AME Elite’s 2QFY20 results were above our expectations. Net profit more than doubled to RM34.1m in 6MFY20 driven by higher earnings for all divisions and a RM7.3m fair-value gain on its investment properties. We raise our core EPS by 6-13% for FY20-22E to reflect higher profit margins and property revenue. Despite the run-up in the share price, we believe its core FY20E PER of 14x is undemanding. We reiterate our BUY call with a higher 12-month TP of 2.28 based on an unchanged 30% discount to our upgraded RNAV estimate.

Above Expectations

Net profit of RM34.1m in 6MFY20 comprises 64% of our previous full-year forecast of RM53.6m. There was a RM7.3m fair-value gain on its investment properties, which we did not assume in our forecast.
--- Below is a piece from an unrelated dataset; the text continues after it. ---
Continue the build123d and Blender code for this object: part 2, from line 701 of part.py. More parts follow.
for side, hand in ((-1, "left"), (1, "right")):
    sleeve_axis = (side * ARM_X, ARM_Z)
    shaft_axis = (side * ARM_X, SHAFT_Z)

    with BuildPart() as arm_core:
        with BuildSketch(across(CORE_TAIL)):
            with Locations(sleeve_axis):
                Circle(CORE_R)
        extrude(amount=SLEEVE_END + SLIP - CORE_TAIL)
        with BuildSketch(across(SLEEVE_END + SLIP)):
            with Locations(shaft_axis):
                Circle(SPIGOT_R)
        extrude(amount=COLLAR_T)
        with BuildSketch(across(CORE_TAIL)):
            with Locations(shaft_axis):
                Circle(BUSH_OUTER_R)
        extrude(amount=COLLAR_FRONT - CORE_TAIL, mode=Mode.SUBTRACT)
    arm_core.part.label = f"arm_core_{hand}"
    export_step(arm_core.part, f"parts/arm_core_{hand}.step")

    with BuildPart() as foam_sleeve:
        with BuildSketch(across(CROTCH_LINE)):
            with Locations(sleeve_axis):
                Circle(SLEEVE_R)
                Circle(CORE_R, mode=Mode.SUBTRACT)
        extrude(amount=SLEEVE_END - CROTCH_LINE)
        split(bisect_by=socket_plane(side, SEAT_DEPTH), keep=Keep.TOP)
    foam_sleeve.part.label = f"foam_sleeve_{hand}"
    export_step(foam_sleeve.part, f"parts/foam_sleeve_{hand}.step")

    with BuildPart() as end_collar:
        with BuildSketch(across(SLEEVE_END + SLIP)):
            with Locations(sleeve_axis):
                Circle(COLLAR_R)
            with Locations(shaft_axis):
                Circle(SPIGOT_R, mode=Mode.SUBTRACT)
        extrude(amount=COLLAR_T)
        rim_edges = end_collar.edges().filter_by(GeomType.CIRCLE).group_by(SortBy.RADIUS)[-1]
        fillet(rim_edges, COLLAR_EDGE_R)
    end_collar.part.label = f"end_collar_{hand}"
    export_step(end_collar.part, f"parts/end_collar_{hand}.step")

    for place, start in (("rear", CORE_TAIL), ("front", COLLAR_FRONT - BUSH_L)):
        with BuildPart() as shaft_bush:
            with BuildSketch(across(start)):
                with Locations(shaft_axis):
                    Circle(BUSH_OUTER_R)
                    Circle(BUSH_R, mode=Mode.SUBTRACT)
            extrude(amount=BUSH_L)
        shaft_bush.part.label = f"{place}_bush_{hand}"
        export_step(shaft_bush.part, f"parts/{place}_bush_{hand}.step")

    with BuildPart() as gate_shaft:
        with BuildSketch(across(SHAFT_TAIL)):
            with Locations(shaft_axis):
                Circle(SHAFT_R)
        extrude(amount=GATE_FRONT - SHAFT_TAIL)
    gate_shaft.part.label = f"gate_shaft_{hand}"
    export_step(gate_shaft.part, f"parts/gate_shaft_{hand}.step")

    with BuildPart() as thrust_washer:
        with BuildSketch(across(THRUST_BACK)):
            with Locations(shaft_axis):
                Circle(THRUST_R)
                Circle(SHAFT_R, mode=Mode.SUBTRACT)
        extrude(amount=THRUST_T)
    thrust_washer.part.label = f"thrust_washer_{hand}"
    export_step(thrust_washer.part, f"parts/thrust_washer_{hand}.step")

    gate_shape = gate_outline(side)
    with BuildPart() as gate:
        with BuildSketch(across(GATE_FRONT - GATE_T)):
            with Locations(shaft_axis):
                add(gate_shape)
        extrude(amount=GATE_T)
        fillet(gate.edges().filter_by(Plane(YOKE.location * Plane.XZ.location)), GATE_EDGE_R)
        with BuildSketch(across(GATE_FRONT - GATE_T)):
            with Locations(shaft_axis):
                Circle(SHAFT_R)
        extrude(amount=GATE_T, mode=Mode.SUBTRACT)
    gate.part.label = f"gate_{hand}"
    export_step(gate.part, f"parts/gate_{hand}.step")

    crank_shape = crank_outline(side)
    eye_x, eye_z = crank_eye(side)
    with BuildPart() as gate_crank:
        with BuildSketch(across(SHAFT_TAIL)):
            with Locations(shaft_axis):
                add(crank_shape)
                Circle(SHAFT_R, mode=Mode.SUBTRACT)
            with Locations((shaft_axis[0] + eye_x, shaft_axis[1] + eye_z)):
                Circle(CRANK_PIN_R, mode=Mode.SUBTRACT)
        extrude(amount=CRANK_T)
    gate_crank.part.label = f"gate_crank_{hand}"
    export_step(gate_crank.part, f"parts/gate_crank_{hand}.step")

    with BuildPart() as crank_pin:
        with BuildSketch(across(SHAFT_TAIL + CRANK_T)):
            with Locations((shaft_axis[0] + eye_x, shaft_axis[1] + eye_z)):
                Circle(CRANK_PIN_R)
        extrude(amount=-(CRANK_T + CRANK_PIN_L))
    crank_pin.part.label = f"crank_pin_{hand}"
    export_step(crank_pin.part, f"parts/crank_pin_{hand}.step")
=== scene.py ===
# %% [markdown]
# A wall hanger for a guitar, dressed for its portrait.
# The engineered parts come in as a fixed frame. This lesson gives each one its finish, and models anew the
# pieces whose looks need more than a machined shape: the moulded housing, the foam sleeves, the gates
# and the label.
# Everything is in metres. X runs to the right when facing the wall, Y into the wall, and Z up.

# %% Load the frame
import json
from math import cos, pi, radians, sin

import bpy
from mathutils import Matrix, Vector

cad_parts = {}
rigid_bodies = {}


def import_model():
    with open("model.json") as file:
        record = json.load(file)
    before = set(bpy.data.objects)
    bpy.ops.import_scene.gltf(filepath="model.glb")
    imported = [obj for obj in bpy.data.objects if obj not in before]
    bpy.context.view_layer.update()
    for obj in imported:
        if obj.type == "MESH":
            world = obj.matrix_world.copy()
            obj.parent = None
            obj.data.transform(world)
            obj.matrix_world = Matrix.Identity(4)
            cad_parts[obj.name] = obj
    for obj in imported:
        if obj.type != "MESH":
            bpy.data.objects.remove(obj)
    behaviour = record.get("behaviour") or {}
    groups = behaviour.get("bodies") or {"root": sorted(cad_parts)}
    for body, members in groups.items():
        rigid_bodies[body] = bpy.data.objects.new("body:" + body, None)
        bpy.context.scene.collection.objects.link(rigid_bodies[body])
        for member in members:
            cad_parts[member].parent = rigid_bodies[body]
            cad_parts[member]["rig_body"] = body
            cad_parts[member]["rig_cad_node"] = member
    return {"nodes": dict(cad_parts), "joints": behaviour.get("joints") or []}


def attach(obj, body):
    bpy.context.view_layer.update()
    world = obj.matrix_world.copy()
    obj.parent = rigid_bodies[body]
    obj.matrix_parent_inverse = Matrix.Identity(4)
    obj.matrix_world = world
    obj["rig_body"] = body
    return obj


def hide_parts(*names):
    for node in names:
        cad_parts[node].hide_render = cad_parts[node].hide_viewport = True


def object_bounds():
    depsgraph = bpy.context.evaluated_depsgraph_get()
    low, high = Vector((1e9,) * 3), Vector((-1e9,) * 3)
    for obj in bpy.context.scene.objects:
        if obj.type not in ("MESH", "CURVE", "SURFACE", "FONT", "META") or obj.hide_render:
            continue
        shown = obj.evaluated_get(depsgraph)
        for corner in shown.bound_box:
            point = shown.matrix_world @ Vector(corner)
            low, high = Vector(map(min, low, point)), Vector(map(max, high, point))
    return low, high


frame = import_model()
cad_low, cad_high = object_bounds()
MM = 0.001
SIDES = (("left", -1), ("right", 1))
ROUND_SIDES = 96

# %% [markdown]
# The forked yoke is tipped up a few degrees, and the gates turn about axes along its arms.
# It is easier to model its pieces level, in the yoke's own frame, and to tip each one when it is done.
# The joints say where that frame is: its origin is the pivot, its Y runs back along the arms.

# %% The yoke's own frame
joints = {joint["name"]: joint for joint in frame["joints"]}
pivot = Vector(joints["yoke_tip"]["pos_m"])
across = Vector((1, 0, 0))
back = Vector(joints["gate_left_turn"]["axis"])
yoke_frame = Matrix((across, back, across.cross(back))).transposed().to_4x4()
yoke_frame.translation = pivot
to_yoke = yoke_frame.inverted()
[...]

AME’s revenue grew 7% yoy to RM176.2m in 6MFY20, mainly driven by higher property development (+374% yoy), property investment (+60% yoy) and engineering services (+17% yoy) revenue. This was partly offset by lower construction revenue (-35% yoy) as some existing projects were near completion and new projects are still at initial stages. Core net profit jumped 61% yoy to RM26.8m in 6MFY20, driven by better performance and profit margins for all divisions.

Good Earnings Prospects

AME is seeing higher demand for its industrial properties (purchase and lease) and construction services from local companies looking to set up new plants in industrial parks with better facilities and security. There are also multinational companies (MNC) looking to build new industrial facilities in Johor. Its remaining construction order book of RM402m and property gross development value (GDV) of RM1.3bn should sustain earnings growth ahead.

Upgrade Earnings

We lift our EPS estimates by 6-13% in FY20-22E to reflect higher property development and investment revenue, with better operating profit margins across the board as shown in the 6MFY20 results. We also factored in the increase in total GDV by RM120m with the recent acquisition of a 6.1-hectare land for RM25m to develop i-Park@Indahpura Phase 3.

Maintain BUY

We raise our RNAV/share estimate to RM3.24 from RM2.62 to reflect higher construction and property (higher GDV and market value of investment properties) segment valuations. Based on the same 30% discount to RNAV, we raise our 12-month TP to RM2.28 from RM1.83. We believe our implied target CY20E PER of 15x is fair. Maintain our BUY call.